Friday. Mild and dry.

He didn’t get much done today, because the car wouldn’t start.  Dead battery.  Called his friend, who came hurtling down the Bodmin bypass while Ted was taking the battery out of the car.  It’s in the boot isn’t it.  The boot either opens by a switch in the car, or an electronic signal from the key.  He took the battery out, setting the alarm off.  Sorted that, closed the boot, couldn’t open it again.  He realised he needed to connect the battery to open the boot, so that he could ... connect the battery. There is a physical key, which he had never used since he got the car, but he couldn’t get it to work.  He rang the dealers, they laughed.  Just as Steve arrived to cart him off to the battery factory, he finally worked out how to open the boot with a key. Phew.  This is all being watched by Graham (remember, the farmer) who is wetting himself laughing, telling Ted “That’s what you get for buying a bloomin’ foreign car.” They hurtled off up the Bodmin bypass, with the dead battery in the back of Steve’s car, swapped dead battery for new battery, hurtled back down the Bodmin bypass, fitted new battery, it was flat as a pancake.  Hurtled up the Bodmin bypass, swapped flat battery for one that had been charged, hurtled back down the Bodmin bypass and fitted the working battery.  That was half the day gone.

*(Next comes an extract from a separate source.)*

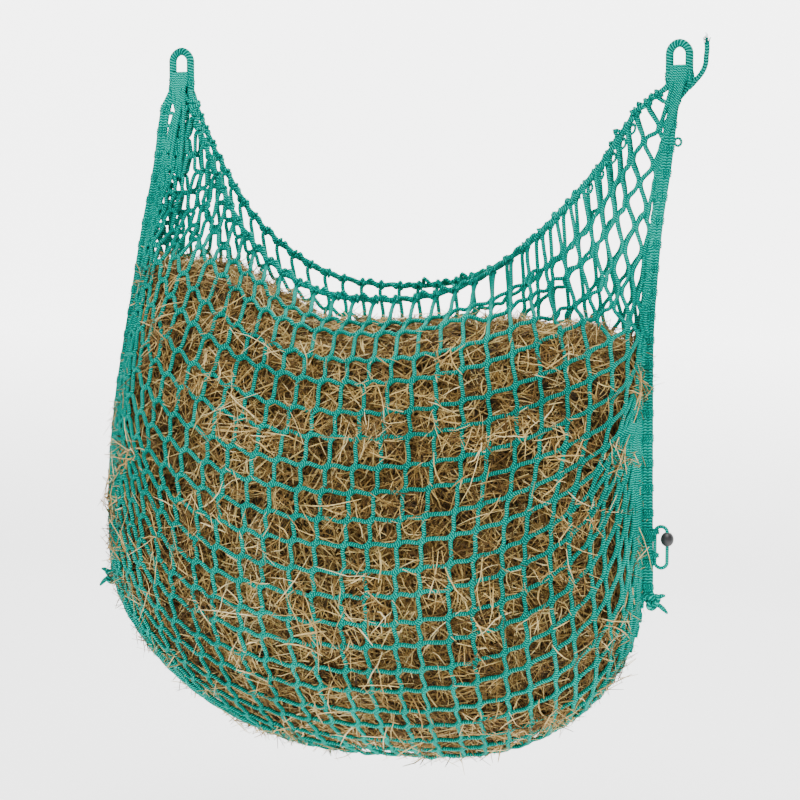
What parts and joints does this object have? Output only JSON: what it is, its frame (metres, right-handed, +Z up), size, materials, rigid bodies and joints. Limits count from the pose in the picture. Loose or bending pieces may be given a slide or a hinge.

Then he decided to undo the door bars for the greenhouse, and put them back up properly.  He undid the bolts, slid the door guide into its correct position, watched as one of the two tiny clips fell off and hid in the long grass.  After 5 minute’s searching, out came the extension lead, thrust once more roughly through the cat-flap.  Then out came the strimmer, which hasn’t been used for months, and as he switches it on, three pounds of dry compacted grass covers him from head to toe.  I told him he should have cleaned it before he put it away last Autumn.  The strimmer wire, of course, broke during this process, and it took him three attempts to rethread it.  By now Ted was not in the best of moods, and he attacked the area where the clip was lurking with perhaps a little too much determination.  Grass, small stones, weeds and a little aluminium clip were sent flying in a 20 foot radius around the garden.  Luckily the clip made quite a ping when it ricocheted off the metal LPG tank, and he just caught it out of the corner of his eye as it launched over the garden wall and onto the road outside.  The second piece of good luck was that it didn’t bounce when it hit the road as the farmer had just moved his cattle.  It was perhaps slightly warmer and more fragrant when Ted removed it from a fresh, wet cowpat.  He brought it into the house to clean it and himself down.

Turning the tap on at the kitchen sink, his hand was perhaps slippier than normal, but that was not the cause of the tap handle’s turning without producing the expected warm water.  The tap had chosen this moment in time to collapse.  Cursing, swearing and washing his hands in cold water he stormed off back into the garden to fix the now clean clip, and finish off the two-minute job he had started 40 minutes earlier. The strimmer, by the way, is still in the middle of the lawn, where he threw it earlier, and this time the cat-flap nearly came to pieces when the plug on the extension lead got caught on it while he was tidying it up.  It was at this point that I suggested we go out for tea and cakes, as I felt the sledgehammer was a bit too close to the greenhouse for safety.

Deeds


lorna


Robert_Brenchley

That's the problem with living in Cornwall, you've got miles to go every time you need to get something sorted.

katynewbie

;D ;D ;D ;D ;D

That electrickery is dangerous stuff!!!!!!

;)

MrsKP

oh dearie dear ............... these are just the best stories every.  Poor Ted.

I'm currently searching for Nos 1 & 4.